Malaysia: The United States is considering new measures to pressure the Myanmar junta to return to a “democratic trajectory”, Secretary of State Antony Blinken said Wednesday, as alarm grows over an escalating crackdown on dissent.
Myanmar has been in chaos since February when Aung San Suu Kyi’s civilian government was ousted by the military.
The United States has imposed some sanctions and regional bloc the Association of Southeast Asian Nations (ASEAN) has drawn up a peace roadmap, but there are serious doubts about the generals’ commitment.
Speaking during a visit to Malaysia — among several ASEAN states that have strongly criticised the coup — Blinken conceded that the “situation has not improved”.

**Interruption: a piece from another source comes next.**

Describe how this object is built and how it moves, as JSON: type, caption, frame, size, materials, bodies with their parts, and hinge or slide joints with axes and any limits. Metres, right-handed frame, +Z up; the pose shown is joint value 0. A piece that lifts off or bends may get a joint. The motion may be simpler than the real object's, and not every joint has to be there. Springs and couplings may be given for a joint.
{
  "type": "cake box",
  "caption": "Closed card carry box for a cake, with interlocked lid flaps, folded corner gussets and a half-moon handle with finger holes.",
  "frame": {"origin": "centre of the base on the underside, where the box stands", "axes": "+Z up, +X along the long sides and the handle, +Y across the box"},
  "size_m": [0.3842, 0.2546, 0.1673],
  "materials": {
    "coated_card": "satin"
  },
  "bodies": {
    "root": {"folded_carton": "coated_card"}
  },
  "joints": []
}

“I think it is going to be very important in the weeks and months ahead to look at what additional steps and measures we can take — individually, collectively — to pressure the regime to put the country back on a democratic trajectory,” he said.
“That is something that we are looking at,” he added, without saying what the measures might be.
The coup triggered nationwide protests but the junta has responded with a brutal crackdown that has left more than 1,300 people dead and seen thousands arrested, according to a local monitor.
Blinken also said the United States was looking “very actively” at whether the treatment of the Rohingya Muslim minority in Buddhist-majority Myanmar might “constitute genocide”.
The group faces widespread discrimination in Myanmar, and hundreds of thousands fled to neighbouring Bangladesh in 2017 following a military crackdown.